# TASK BRIEF
Tally the lines in these records that hold the string "type", and reply with the number alone.

-- INPUT ROWS start --

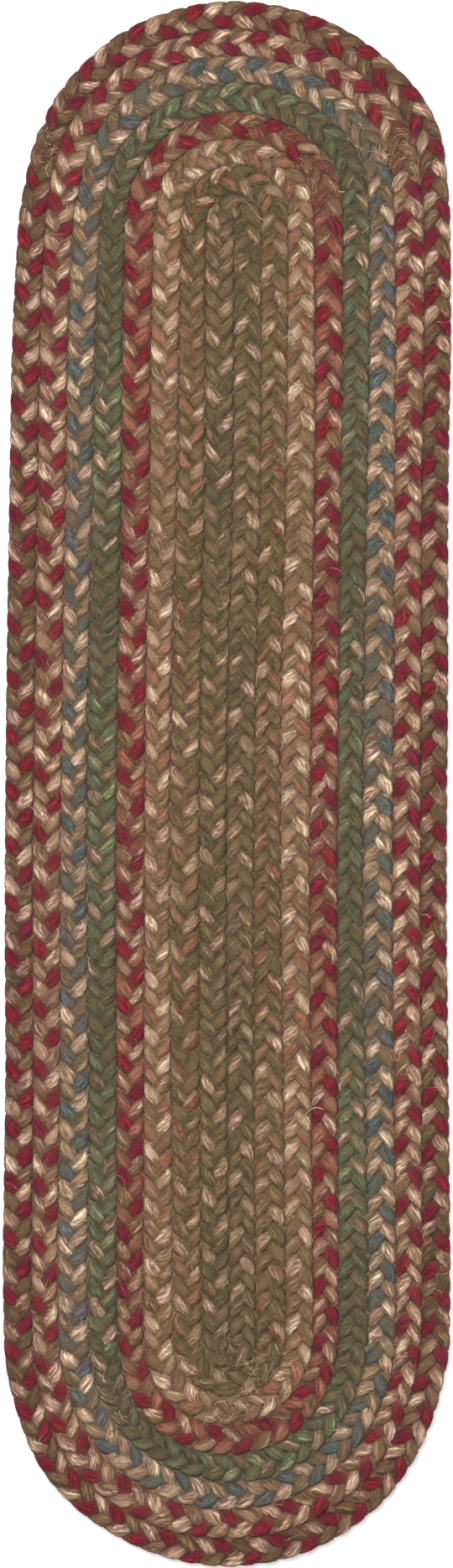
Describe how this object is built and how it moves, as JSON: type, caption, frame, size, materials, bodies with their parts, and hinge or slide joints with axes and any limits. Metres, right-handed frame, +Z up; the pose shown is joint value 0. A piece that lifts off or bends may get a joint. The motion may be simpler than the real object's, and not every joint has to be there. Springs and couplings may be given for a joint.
{
  "type": "braided rug",
  "caption": "Flat oval rug made of closed rings of thick wool braid laced side by side, ribbed on both faces, for a stair tread, a table top or a floor.",
  "frame": {"origin": "middle of the length and width, on the underside", "axes": "+X to the right and +Y to the upper end of the rug as pictured, +Z up out of its face"},
  "size_m": [0.2032, 0.7106, 0.009],
  "materials": {
    "braided_wool": "matte, slightly fuzzy wool"
  },
  "bodies": {
    "root": {"braided_rug": "braided_wool"}
  },
  "joints": []
}
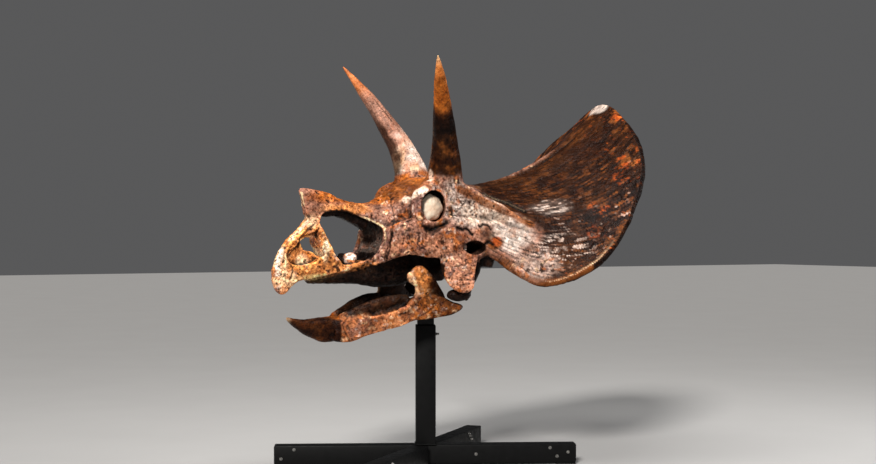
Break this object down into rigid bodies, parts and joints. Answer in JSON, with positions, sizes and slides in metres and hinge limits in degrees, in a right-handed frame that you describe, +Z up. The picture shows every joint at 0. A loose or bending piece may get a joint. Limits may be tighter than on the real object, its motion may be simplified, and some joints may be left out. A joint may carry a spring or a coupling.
{
  "type": "mounted horned dinosaur skull",
  "caption": "Horned dinosaur skull with long brow horns, hooked beak, open jaws and a broad bony frill, carried on a black steel post with a low crossed-beam foot; a still museum display.",
  "frame": {"origin": "on the floor, under the middle of the stand's post", "axes": "+Z up; the snout points towards -Y and the frill towards +Y; the animal's left side is towards +X"},
  "size_m": [1.5144, 2.3187, 2.4123],
  "materials": {
    "beak_bone": "varnished",
    "snout_bone": "varnished",
    "nose_bone": "varnished",
    "cheek_bone": "varnished",
    "brow_bone": "varnished",
    "dark_horn_bone": "varnished",
    "pale_horn_bone": "varnished",
    "frill_bone": "varnished",
    "side_frill_bone": "varnished",
    "jaw_bone": "varnished",
    "jaw_tip_bone": "varnished",
    "plaster": "matt",
    "stand_paint": "satin black"
  },
  "bodies": {
    "root": {"braincase": "cheek_bone", "brow_horn_left": "dark_horn_bone", "brow_horn_right": "pale_horn_bone", "dentary_left": "jaw_bone", "dentary_right": "jaw_bone", "epijugal_left": "cheek_bone", "epijugal_right": "cheek_bone", "jugal_left": "cheek_bone", "jugal_right": "cheek_bone", "maxilla_left": "cheek_bone", "maxilla_right": "cheek_bone", "nasal_horn": "nose_bone", "nasals": "nose_bone", "orbit_fill_left": "plaster", "orbit_fill_right": "plaster", "orbital_left": "brow_bone", "orbital_right": "brow_bone", "parietal": "frill_bone", "predentary": "jaw_tip_bone", "premaxillae": "snout_bone", "quadrate_left": "cheek_bone", "quadrate_right": "cheek_bone", "rostral": "beak_bone", "squamosal_left": "side_frill_bone", "squamosal_right": "side_frill_bone", "stand_beam_far": "stand_paint", "stand_beam_long": "stand_paint", "stand_beam_near": "stand_paint", "stand_clamp_bolt": "stand_paint", "stand_inner_post": "stand_paint", "stand_jaw_rod_left": "stand_paint", "stand_jaw_rod_right": "stand_paint", "stand_pad_far_end": "stand_paint", "stand_pad_frill_end": "stand_paint", "stand_pad_middle": "stand_paint", "stand_pad_near_end": "stand_paint", "stand_pad_snout_end": "stand_paint", "stand_post": "stand_paint", "surangular_left": "jaw_bone", "surangular_right": "jaw_bone"}
  },
  "joints": []
}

-- INPUT ROWS end --

# COMPLETED TASK
3